Quote verbatim the span of lines that begins the listing below and closes with the line containing "PUCKER_DEPTH = 1.8".
##### Data section
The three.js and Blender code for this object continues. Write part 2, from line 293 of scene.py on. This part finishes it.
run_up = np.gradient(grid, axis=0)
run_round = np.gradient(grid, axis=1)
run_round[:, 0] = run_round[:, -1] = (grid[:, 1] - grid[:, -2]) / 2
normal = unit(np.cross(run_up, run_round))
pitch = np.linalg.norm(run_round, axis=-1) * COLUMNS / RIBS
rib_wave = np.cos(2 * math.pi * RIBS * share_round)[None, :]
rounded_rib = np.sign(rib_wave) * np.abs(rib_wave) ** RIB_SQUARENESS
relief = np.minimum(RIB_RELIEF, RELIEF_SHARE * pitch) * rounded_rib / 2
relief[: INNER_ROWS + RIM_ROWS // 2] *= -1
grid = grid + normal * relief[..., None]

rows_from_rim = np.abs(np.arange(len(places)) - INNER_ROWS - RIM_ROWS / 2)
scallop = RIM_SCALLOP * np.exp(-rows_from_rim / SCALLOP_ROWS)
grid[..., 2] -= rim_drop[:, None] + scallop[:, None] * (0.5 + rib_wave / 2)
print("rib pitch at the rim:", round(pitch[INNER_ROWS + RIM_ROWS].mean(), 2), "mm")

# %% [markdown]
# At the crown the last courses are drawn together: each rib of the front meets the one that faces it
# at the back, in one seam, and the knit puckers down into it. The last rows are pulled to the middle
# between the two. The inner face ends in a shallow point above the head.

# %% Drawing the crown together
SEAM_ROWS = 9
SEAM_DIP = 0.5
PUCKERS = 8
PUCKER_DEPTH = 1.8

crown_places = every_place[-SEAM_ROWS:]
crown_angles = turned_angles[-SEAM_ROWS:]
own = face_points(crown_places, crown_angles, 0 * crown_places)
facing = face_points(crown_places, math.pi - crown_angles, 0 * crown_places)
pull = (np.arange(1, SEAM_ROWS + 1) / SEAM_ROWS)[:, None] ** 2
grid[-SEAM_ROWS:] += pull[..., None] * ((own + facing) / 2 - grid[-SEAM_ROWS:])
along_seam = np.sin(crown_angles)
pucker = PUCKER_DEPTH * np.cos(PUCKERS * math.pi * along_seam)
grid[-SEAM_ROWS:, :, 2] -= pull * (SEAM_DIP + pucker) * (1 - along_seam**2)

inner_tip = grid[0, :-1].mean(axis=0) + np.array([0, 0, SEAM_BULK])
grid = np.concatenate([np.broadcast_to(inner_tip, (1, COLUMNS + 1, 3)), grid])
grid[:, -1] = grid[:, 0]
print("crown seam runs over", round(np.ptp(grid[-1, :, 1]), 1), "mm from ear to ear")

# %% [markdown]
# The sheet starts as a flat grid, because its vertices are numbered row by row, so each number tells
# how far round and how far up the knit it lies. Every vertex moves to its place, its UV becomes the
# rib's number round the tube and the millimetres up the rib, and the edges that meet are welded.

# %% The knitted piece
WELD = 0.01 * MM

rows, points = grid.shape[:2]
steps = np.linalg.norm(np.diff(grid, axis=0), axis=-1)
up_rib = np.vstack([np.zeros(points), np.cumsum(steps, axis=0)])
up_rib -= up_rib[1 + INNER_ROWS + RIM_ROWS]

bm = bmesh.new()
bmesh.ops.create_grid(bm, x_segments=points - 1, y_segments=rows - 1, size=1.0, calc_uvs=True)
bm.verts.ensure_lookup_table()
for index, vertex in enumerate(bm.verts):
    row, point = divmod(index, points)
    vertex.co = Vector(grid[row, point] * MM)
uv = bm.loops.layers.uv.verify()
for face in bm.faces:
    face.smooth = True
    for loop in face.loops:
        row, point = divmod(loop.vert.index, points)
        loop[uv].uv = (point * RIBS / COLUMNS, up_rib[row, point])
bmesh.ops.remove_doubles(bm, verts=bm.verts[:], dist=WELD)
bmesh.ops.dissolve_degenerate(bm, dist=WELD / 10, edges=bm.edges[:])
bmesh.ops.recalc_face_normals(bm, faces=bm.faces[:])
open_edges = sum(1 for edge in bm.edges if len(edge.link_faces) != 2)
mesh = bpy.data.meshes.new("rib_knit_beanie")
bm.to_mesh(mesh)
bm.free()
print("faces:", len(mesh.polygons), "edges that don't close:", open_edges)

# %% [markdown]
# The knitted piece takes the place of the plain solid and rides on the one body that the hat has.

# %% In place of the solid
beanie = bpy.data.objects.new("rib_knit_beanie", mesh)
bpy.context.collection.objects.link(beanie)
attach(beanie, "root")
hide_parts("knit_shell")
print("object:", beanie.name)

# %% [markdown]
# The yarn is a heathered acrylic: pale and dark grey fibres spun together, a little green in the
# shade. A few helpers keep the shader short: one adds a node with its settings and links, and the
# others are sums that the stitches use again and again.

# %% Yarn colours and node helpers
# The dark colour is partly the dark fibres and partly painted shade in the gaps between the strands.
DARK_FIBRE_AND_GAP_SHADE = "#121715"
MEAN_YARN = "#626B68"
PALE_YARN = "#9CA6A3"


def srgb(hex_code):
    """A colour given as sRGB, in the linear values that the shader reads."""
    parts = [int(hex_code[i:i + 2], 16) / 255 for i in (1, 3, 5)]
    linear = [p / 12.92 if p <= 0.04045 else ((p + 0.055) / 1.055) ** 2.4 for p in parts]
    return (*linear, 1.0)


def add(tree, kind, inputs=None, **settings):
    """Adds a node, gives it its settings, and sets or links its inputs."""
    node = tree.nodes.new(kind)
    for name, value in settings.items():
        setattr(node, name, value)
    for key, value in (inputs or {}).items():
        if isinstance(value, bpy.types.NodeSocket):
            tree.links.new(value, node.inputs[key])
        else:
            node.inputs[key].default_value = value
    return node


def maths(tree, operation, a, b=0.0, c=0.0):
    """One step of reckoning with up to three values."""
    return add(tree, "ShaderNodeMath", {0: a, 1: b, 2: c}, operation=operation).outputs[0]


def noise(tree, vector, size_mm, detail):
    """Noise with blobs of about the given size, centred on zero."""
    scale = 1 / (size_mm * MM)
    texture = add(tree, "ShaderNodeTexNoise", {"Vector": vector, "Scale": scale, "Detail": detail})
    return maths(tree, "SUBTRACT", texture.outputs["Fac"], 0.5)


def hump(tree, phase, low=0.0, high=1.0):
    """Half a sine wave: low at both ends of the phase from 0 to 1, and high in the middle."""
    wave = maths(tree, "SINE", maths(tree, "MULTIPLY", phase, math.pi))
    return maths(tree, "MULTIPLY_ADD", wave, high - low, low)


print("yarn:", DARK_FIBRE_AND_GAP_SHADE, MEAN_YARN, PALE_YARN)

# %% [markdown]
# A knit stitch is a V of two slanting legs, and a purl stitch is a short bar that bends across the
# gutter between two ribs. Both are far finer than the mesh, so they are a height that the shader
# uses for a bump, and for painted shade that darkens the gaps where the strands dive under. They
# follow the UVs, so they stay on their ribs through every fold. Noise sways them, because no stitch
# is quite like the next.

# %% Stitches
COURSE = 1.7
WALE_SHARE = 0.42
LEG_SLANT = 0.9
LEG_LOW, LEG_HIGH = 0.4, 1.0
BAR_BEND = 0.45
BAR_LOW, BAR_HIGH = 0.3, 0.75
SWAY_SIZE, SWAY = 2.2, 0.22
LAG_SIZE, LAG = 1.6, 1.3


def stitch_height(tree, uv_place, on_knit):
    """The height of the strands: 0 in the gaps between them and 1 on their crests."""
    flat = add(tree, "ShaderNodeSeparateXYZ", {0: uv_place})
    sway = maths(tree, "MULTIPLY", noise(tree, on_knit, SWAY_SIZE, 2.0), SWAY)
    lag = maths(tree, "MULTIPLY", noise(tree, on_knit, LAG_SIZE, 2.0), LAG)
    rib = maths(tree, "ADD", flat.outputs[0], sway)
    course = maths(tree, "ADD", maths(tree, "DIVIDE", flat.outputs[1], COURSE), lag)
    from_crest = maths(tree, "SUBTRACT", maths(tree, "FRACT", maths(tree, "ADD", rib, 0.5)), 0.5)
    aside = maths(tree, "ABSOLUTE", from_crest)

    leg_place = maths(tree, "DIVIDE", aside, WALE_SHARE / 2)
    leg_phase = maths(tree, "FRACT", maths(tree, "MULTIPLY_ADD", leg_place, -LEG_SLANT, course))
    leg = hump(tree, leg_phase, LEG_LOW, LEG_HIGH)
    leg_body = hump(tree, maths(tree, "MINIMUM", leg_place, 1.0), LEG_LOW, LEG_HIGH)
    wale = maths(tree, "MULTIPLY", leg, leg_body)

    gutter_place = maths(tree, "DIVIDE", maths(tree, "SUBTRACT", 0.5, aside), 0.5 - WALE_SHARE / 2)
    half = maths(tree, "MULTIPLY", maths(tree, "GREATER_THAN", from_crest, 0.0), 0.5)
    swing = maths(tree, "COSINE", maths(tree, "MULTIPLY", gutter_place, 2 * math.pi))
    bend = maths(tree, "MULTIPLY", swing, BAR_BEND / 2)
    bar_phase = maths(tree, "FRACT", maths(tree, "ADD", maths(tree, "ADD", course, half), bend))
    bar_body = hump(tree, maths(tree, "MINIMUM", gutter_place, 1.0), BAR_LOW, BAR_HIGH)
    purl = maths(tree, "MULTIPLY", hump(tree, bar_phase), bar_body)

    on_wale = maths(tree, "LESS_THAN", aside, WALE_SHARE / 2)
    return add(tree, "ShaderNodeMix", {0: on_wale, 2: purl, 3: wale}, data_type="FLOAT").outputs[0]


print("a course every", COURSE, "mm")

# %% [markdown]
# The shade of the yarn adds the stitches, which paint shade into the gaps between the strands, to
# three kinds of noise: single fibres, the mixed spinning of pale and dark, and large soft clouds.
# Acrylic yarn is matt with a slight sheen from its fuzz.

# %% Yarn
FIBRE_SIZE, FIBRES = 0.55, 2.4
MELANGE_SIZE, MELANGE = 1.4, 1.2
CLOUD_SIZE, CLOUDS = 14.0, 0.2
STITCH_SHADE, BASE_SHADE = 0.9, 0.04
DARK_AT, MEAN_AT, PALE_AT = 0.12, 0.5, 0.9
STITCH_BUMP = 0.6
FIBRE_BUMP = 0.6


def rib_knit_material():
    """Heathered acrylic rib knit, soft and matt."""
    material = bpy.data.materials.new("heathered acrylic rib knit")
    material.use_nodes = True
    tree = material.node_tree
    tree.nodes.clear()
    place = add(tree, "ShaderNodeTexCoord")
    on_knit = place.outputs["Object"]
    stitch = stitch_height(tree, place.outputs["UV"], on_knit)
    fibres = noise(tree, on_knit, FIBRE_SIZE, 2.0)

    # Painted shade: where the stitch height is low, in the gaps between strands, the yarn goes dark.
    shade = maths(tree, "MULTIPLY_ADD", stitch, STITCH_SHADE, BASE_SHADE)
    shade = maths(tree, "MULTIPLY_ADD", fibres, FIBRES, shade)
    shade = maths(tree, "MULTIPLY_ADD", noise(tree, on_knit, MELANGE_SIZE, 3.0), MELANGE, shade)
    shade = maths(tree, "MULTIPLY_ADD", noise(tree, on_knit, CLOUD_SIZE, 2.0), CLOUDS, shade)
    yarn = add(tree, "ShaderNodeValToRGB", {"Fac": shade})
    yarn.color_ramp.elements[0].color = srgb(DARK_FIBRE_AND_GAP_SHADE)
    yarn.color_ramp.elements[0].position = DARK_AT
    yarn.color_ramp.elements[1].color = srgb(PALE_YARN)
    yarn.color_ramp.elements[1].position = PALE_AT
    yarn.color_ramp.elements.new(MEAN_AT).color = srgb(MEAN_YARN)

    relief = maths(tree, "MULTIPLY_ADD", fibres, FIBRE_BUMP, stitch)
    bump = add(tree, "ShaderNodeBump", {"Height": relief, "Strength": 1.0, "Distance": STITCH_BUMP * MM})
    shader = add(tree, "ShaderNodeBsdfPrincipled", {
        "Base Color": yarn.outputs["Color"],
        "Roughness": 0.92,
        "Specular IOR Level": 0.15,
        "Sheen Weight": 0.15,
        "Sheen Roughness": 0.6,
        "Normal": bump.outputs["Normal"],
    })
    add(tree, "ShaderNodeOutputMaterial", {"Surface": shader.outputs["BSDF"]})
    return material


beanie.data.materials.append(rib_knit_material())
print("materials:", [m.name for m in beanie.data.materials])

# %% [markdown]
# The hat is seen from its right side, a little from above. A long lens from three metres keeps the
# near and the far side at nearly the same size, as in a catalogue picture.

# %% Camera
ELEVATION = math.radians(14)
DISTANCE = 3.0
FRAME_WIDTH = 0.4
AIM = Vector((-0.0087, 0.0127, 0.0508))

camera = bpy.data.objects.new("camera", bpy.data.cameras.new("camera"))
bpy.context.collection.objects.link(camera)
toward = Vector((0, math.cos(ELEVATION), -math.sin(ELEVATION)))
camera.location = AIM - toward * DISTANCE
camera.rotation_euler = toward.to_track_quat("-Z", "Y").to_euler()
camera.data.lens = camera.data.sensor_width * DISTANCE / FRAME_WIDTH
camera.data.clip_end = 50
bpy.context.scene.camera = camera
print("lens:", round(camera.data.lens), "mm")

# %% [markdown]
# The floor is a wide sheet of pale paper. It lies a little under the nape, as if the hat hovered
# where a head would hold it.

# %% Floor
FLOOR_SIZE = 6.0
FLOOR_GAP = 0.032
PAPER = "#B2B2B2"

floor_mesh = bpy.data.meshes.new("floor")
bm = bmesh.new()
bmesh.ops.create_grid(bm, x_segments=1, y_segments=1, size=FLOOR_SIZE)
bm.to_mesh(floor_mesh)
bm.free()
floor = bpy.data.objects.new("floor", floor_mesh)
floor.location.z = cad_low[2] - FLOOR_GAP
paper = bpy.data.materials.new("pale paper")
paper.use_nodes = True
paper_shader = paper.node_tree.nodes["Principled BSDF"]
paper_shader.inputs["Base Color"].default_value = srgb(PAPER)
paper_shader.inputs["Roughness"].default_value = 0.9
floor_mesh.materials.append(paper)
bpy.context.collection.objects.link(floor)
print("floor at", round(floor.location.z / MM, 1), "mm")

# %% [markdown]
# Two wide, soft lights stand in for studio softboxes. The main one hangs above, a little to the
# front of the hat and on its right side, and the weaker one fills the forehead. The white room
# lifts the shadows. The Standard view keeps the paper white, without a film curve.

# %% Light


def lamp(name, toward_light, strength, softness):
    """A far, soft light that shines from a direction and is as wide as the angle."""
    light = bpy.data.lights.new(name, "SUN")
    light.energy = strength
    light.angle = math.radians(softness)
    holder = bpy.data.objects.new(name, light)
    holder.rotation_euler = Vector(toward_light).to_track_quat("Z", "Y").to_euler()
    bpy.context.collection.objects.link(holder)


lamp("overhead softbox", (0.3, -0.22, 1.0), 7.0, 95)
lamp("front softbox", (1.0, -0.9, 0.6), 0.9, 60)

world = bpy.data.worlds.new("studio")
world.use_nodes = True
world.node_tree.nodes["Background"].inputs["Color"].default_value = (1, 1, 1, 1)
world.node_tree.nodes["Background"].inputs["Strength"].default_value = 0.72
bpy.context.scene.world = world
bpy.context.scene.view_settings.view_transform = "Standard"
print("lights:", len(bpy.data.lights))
##########
▶ **Response**:
The three.js and Blender code for this object continues. Write part 2, from line 293 of scene.py on. This part finishes it.
run_up = np.gradient(grid, axis=0)
run_round = np.gradient(grid, axis=1)
run_round[:, 0] = run_round[:, -1] = (grid[:, 1] - grid[:, -2]) / 2
normal = unit(np.cross(run_up, run_round))
pitch = np.linalg.norm(run_round, axis=-1) * COLUMNS / RIBS
rib_wave = np.cos(2 * math.pi * RIBS * share_round)[None, :]
rounded_rib = np.sign(rib_wave) * np.abs(rib_wave) ** RIB_SQUARENESS
relief = np.minimum(RIB_RELIEF, RELIEF_SHARE * pitch) * rounded_rib / 2
relief[: INNER_ROWS + RIM_ROWS // 2] *= -1
grid = grid + normal * relief[..., None]

rows_from_rim = np.abs(np.arange(len(places)) - INNER_ROWS - RIM_ROWS / 2)
scallop = RIM_SCALLOP * np.exp(-rows_from_rim / SCALLOP_ROWS)
grid[..., 2] -= rim_drop[:, None] + scallop[:, None] * (0.5 + rib_wave / 2)
print("rib pitch at the rim:", round(pitch[INNER_ROWS + RIM_ROWS].mean(), 2), "mm")

# %% [markdown]
# At the crown the last courses are drawn together: each rib of the front meets the one that faces it
# at the back, in one seam, and the knit puckers down into it. The last rows are pulled to the middle
# between the two. The inner face ends in a shallow point above the head.

# %% Drawing the crown together
SEAM_ROWS = 9
SEAM_DIP = 0.5
PUCKERS = 8
PUCKER_DEPTH = 1.8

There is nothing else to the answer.